Odio la pobreza, por Pilar del Río
«La pobreza cada día se parece más al sol, que sale para todos y a todos amenaza. Quien crea que no, que mire a su alrededor y tal vez se lleve sorpresas»
Si hay una cosa en la vida que odie con toda mi fuerza, esa es la pobreza. Odio todas las pobrezas: la mental, que impide ver más allá de las propias narices; la real, que desgarra el cuerpo y mata absolutamente. Odio la moda de la pobreza, que se extiende por el mundo a velocidad de vértigo y sin posibilidades de contrarrestarla. La odio por su falta de novedad, por presentar siglo tras siglo la misma cara, por no ser capaz de autodestruirse, porque no la derrotemos, ahora que tenemos tantos medios, tecnológicos y de conocimiento, para barrerla del mapa. Sí, me repugna la pobreza hasta el punto de no desearla para nadie, sobre todo para los pobres, que son quienes la sufren sin tener responsabilidad de la maldita plaga.
Dice mi amiga Virginia, mientras toma un té de frutos silvestres, que cambie el rollo, que este no es lugar para hablar de pobreza y que, además, corazón que no ve, corazón que late mejor.
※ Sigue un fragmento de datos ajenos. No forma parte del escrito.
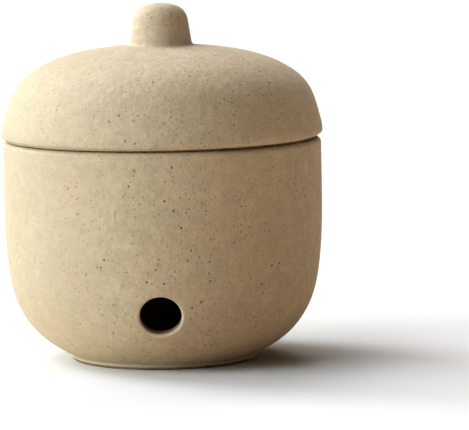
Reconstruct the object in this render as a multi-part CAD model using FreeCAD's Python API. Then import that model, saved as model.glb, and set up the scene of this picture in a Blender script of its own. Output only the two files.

No puedo hacerle caso: hay días que amanecen más claros (parece que hoy es uno de ellos) por eso veo la puta pobreza al otro lado de la ventana, la siento en recuerdos cercanos, en la tristeza de la persona que cuida a los niños y, tal y como están las cosas, dice Julia, también se ve en los profesores que les enseñan a los niños las primeras y las segundas letras. La pobreza cada día se parece más al sol, que sale para todos y a todos amenaza. Quien crea que no, que mire a su alrededor y tal vez se lleve sorpresas.
Hace unos días recibí una carta de una amiga de Portugal, profesora universitaria hasta que se jubiló y una personalidad de esas que recorren el mundo impartiendo conferencias, con reconocimiento, discípulos y aplausos, en la que me cuenta que está pasando frío este invierno porque con los recortes en su paga no se puede dar el lujo de encender la calefacción, mucho menos viviendo ella sola en casa. Dice también que casi no sale porque mover el coche cuesta una fortuna entre gasolina y aparcamientos y los transportes públicos no están pensados para quienes ya cargan toda una vida sobre los hombros. Que en su caso, insisto, es una vida de investigación, docencia y mantenimiento de la cultura de su país en los niveles internacionales más altos. Ahora, sin embargo, no puede estar tranquila, la sombra odiosa de la pobreza también la busca para devorarla.
Virginia, que sigue tomando té cuando otras ya nos hemos bebido hasta el agua de los floreros, quiere que hablemos de San Valentín y del Día de los Enamorados como si fuese obligación o indicio de algo. No lo hacemos, preferimos seguir desmenuzando comportamientos que no atajan el mal, cifras incomprensibles de ricos y pobres, los esfuerzos que se hacen para no ver lo evidente o la sacralización que de esta lacra hacen personas inteligentes, tipo Francisco de Asís, tan nombrado ahora por el Papa de Roma.
La pobreza es horrible, dice Marta, lástima que liquidarla sea solo el sueño de los pobres y de los que van a ser pobres. Sí, lástima que no sea el objetivo de nadie, remata Virginia, acabando con su última taza de té la poca esperanza que le quedaba de hablar de enamoramientos. Aunque, muy suya, mientras refunfuña, no pierde de vista a un chico de ojos azules sospechosamente atento a la conversación. Voy a preguntarle si también él odia la pobreza. Ustedes perdonen.